From the records below, copy out exactly the lines from the one containing "plant.add(toMesh('soil', makeSoil(stemHole), 0x3a2c22, 0.95));" to the one containing "FARTHEST_SEEN = 20000", both included. Add nothing else.

— start DATASET CONTENT —

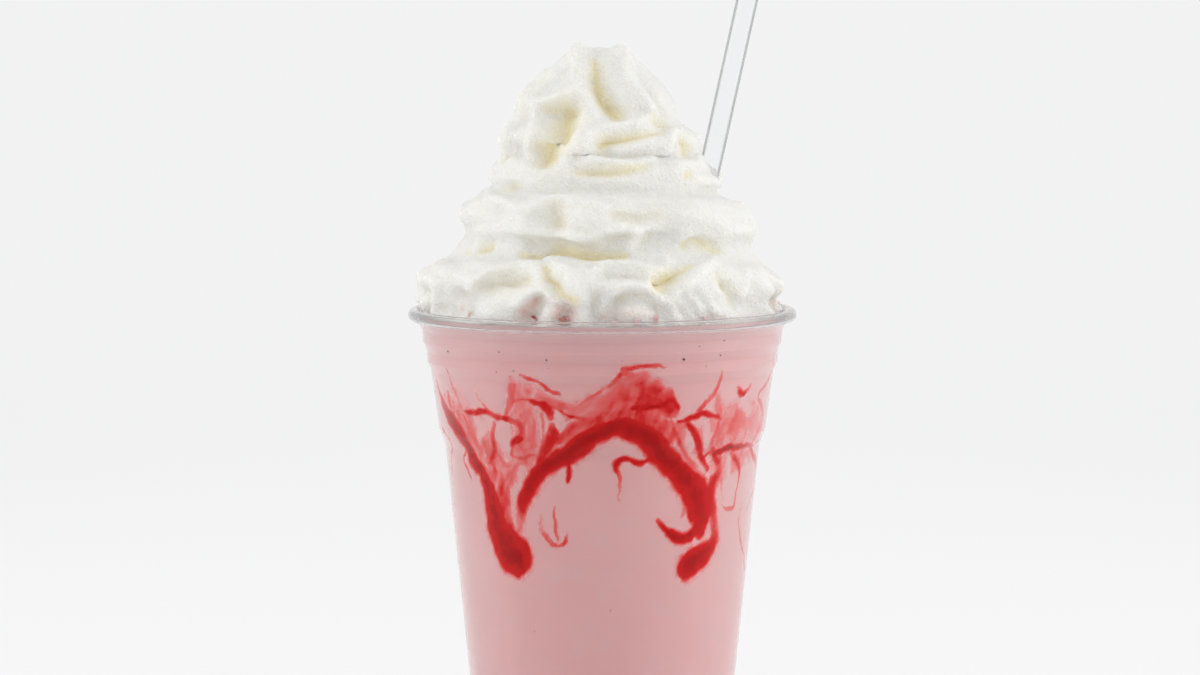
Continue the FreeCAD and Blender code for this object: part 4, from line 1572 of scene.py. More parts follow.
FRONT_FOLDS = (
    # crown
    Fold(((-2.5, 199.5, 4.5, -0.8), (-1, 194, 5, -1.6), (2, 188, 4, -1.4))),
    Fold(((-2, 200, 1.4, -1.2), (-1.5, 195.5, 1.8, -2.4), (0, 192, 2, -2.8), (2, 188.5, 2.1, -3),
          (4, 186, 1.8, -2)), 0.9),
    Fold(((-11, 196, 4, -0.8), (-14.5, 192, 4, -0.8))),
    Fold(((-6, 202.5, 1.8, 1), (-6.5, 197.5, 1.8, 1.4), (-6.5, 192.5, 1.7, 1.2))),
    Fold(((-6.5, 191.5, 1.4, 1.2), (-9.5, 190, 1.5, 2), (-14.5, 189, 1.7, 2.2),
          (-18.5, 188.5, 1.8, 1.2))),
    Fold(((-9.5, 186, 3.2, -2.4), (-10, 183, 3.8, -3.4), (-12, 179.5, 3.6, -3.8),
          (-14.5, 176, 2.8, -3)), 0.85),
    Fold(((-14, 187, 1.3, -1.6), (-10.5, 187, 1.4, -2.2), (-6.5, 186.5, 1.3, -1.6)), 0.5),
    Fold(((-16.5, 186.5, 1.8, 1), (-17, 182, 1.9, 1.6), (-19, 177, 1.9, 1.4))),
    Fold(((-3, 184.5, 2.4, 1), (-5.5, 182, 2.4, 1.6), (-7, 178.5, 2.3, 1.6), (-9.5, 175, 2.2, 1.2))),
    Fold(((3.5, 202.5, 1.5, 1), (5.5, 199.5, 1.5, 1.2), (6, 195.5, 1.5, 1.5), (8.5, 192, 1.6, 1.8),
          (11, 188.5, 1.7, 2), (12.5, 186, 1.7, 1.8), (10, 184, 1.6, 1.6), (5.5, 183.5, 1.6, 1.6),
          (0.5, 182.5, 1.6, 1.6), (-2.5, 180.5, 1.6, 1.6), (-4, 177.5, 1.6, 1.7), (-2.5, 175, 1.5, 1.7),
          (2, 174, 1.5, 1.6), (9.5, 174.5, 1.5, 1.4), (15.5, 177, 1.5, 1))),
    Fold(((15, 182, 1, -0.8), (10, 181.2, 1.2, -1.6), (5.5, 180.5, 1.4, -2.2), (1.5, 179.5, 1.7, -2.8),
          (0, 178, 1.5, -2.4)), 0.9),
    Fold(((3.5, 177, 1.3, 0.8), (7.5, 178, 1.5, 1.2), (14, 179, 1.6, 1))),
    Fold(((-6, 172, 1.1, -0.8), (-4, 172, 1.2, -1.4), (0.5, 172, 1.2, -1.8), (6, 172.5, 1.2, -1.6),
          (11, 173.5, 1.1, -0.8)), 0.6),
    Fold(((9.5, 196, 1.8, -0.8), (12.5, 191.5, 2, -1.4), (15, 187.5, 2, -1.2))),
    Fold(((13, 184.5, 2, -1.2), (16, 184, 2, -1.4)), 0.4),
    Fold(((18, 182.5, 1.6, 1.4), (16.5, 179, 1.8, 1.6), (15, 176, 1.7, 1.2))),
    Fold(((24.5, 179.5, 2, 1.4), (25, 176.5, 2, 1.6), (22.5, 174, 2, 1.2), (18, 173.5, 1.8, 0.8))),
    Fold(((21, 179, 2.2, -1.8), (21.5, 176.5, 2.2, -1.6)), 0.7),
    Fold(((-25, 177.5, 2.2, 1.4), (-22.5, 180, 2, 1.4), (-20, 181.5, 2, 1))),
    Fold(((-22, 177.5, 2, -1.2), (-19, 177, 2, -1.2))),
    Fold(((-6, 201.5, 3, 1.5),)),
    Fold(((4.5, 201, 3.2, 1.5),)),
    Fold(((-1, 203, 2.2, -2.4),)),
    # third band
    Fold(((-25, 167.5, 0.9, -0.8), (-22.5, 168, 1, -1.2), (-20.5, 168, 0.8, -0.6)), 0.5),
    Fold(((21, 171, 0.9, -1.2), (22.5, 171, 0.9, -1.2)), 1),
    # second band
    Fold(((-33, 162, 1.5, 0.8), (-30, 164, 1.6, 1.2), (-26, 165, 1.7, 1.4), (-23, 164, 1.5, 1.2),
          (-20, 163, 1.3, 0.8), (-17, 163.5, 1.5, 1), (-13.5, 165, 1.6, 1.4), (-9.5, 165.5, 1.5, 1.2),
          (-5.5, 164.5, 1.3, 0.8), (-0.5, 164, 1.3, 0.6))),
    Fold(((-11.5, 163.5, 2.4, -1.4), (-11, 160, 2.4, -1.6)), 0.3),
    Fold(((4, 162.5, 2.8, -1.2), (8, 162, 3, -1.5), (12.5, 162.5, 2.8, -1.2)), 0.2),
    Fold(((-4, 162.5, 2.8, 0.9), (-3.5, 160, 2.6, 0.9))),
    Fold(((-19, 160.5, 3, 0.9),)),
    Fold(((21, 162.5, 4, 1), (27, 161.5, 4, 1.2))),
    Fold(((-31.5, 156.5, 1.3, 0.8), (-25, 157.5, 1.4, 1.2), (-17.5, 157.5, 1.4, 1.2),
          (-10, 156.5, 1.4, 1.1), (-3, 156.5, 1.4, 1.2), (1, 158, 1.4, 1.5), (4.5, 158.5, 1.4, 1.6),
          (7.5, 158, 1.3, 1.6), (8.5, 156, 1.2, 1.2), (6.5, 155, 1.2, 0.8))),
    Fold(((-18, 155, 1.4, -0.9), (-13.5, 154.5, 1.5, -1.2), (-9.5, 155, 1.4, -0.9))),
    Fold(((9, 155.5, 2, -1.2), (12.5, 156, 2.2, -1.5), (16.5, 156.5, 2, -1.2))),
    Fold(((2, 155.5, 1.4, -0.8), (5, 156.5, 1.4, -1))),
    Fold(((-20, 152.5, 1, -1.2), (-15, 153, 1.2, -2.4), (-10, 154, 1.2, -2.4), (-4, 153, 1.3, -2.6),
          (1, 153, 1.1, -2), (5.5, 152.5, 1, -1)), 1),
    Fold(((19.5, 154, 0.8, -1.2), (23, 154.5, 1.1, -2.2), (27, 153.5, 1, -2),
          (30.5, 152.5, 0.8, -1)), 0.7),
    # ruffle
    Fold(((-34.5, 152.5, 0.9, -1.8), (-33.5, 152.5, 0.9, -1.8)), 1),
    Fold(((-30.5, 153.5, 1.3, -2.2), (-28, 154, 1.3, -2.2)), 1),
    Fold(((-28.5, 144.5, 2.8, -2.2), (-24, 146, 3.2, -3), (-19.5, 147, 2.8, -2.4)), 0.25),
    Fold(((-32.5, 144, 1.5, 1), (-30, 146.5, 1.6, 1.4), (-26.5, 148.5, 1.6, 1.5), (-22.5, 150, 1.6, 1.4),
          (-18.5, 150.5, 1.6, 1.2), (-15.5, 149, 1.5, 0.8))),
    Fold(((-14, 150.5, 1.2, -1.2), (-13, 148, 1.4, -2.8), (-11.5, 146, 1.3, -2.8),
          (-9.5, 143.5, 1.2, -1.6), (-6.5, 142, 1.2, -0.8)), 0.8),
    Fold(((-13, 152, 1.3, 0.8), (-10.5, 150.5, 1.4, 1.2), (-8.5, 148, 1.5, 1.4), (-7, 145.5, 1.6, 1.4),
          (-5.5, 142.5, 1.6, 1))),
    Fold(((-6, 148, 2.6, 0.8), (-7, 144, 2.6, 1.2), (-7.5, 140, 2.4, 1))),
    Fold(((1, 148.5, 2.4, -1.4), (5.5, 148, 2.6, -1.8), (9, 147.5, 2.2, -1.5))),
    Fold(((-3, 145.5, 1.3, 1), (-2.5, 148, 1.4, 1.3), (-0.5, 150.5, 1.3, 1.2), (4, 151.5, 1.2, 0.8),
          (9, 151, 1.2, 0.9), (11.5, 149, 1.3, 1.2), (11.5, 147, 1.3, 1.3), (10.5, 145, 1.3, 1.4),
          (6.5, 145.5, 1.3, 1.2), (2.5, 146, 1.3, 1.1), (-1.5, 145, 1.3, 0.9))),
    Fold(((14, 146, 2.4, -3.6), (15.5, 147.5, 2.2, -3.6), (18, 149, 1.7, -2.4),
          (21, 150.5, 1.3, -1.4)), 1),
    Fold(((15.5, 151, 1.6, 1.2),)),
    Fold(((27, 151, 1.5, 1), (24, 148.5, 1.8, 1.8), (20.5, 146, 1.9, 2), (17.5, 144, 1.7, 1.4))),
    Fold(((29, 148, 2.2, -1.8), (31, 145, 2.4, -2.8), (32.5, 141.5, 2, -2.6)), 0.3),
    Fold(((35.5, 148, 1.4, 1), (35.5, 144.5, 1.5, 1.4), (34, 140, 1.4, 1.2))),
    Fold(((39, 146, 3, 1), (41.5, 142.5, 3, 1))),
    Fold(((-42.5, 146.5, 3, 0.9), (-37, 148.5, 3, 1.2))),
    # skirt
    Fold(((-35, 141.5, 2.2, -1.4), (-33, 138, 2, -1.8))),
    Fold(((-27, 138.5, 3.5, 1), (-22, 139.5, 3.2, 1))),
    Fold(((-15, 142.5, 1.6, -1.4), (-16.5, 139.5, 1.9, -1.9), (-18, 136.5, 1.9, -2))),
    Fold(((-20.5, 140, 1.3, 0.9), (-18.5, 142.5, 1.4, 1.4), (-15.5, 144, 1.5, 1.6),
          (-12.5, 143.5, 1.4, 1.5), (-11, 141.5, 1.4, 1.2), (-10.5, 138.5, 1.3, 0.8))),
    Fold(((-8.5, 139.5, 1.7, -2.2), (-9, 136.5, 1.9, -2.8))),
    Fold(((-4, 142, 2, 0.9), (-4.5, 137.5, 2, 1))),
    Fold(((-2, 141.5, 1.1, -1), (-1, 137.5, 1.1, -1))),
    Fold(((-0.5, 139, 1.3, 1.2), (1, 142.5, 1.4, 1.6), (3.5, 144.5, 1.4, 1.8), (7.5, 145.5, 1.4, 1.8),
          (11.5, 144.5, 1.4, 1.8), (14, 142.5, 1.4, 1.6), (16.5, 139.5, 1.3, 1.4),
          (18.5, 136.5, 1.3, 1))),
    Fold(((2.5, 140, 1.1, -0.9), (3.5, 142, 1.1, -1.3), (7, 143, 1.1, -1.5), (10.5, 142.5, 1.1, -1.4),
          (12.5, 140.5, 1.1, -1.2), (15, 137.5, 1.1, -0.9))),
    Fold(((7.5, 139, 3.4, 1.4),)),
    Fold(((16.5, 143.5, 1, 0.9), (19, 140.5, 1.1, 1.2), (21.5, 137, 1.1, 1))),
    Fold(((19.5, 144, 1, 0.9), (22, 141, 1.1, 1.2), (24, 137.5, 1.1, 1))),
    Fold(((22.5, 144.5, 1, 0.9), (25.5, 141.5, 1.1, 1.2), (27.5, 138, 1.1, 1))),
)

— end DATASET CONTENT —
— start DATASET CONTENT —

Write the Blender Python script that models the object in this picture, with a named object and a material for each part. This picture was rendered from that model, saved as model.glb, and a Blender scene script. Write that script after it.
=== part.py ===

— end DATASET CONTENT —
— start DATASET CONTENT —

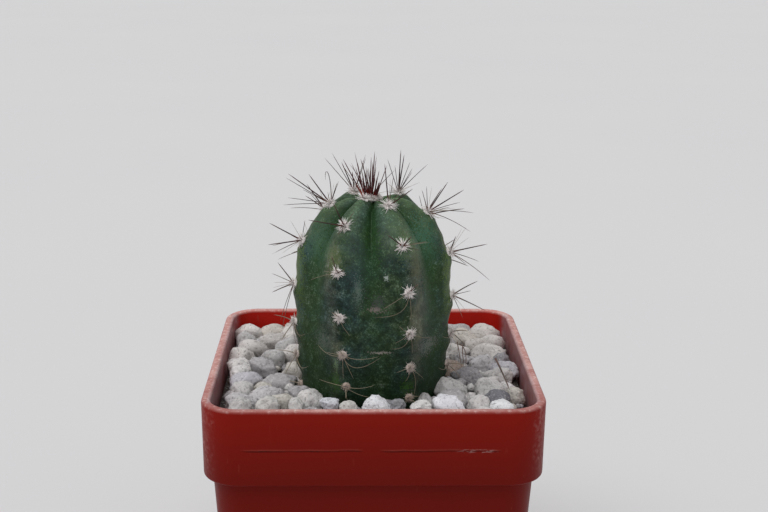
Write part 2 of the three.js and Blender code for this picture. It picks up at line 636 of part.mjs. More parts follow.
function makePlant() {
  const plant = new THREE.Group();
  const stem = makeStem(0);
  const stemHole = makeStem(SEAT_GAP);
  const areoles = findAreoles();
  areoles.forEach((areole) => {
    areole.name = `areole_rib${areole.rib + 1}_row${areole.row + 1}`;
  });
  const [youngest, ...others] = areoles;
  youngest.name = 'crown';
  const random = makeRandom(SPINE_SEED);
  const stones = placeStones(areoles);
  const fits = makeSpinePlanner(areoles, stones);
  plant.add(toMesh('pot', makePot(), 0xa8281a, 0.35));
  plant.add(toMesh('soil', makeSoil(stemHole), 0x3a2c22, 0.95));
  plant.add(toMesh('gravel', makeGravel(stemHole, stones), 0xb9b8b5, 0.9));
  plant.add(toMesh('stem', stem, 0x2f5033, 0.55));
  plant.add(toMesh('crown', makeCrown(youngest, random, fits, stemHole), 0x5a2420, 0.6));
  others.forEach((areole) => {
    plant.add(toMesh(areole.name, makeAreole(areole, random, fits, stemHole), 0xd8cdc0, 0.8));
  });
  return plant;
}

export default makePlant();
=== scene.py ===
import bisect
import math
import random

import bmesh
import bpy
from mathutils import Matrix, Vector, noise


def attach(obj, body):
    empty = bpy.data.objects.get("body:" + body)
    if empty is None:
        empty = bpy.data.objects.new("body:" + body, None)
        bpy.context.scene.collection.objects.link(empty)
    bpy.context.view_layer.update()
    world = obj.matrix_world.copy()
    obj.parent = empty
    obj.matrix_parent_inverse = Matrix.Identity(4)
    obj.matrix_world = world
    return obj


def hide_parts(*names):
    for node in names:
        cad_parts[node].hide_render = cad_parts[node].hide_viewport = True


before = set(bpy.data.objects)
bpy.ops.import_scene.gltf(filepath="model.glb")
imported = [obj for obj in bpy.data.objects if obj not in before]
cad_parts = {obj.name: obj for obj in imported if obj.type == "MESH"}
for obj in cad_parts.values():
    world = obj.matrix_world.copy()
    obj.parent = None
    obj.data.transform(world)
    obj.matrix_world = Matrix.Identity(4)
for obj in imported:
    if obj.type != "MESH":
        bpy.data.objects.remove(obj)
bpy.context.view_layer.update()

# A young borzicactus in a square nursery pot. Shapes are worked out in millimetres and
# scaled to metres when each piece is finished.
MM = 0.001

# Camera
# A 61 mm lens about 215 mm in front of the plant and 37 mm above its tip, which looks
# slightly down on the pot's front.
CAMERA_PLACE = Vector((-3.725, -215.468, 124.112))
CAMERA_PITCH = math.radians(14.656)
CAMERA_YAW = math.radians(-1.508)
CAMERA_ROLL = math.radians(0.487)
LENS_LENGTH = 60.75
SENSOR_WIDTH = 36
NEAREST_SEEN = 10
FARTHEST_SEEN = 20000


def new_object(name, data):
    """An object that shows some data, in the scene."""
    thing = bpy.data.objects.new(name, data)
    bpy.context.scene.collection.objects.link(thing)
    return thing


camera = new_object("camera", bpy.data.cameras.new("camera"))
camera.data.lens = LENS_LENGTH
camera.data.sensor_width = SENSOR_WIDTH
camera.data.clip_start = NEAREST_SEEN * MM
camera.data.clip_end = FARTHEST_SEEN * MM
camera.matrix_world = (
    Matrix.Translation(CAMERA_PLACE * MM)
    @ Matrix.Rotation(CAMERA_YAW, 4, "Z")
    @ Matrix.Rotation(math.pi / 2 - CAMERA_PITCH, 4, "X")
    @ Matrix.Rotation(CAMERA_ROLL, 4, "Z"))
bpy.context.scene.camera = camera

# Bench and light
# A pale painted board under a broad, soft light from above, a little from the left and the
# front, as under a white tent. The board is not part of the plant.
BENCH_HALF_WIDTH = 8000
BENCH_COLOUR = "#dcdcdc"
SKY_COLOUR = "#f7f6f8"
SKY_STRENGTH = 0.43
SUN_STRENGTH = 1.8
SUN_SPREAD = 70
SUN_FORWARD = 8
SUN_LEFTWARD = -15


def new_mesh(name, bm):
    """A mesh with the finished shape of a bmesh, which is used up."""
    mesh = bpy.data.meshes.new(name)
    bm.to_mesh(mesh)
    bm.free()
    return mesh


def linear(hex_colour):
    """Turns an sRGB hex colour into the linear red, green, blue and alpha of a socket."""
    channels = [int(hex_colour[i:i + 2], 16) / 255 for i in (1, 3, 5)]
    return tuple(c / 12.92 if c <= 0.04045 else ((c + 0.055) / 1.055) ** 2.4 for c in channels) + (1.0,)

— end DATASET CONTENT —

▶ **SOLUTION TO THE EXERCISE**:
  plant.add(toMesh('soil', makeSoil(stemHole), 0x3a2c22, 0.95));
  plant.add(toMesh('gravel', makeGravel(stemHole, stones), 0xb9b8b5, 0.9));
  plant.add(toMesh('stem', stem, 0x2f5033, 0.55));
  plant.add(toMesh('crown', makeCrown(youngest, random, fits, stemHole), 0x5a2420, 0.6));
  others.forEach((areole) => {
    plant.add(toMesh(areole.name, makeAreole(areole, random, fits, stemHole), 0xd8cdc0, 0.8));
  });
  return plant;
}

export default makePlant();
=== scene.py ===
import bisect
import math
import random

import bmesh
import bpy
from mathutils import Matrix, Vector, noise


def attach(obj, body):
    empty = bpy.data.objects.get("body:" + body)
    if empty is None:
        empty = bpy.data.objects.new("body:" + body, None)
        bpy.context.scene.collection.objects.link(empty)
    bpy.context.view_layer.update()
    world = obj.matrix_world.copy()
    obj.parent = empty
    obj.matrix_parent_inverse = Matrix.Identity(4)
    obj.matrix_world = world
    return obj


def hide_parts(*names):
    for node in names:
        cad_parts[node].hide_render = cad_parts[node].hide_viewport = True


before = set(bpy.data.objects)
bpy.ops.import_scene.gltf(filepath="model.glb")
imported = [obj for obj in bpy.data.objects if obj not in before]
cad_parts = {obj.name: obj for obj in imported if obj.type == "MESH"}
for obj in cad_parts.values():
    world = obj.matrix_world.copy()
    obj.parent = None
    obj.data.transform(world)
    obj.matrix_world = Matrix.Identity(4)
for obj in imported:
    if obj.type != "MESH":
        bpy.data.objects.remove(obj)
bpy.context.view_layer.update()

# A young borzicactus in a square nursery pot. Shapes are worked out in millimetres and
# scaled to metres when each piece is finished.
MM = 0.001

# Camera
# A 61 mm lens about 215 mm in front of the plant and 37 mm above its tip, which looks
# slightly down on the pot's front.
CAMERA_PLACE = Vector((-3.725, -215.468, 124.112))
CAMERA_PITCH = math.radians(14.656)
CAMERA_YAW = math.radians(-1.508)
CAMERA_ROLL = math.radians(0.487)
LENS_LENGTH = 60.75
SENSOR_WIDTH = 36
NEAREST_SEEN = 10
FARTHEST_SEEN = 20000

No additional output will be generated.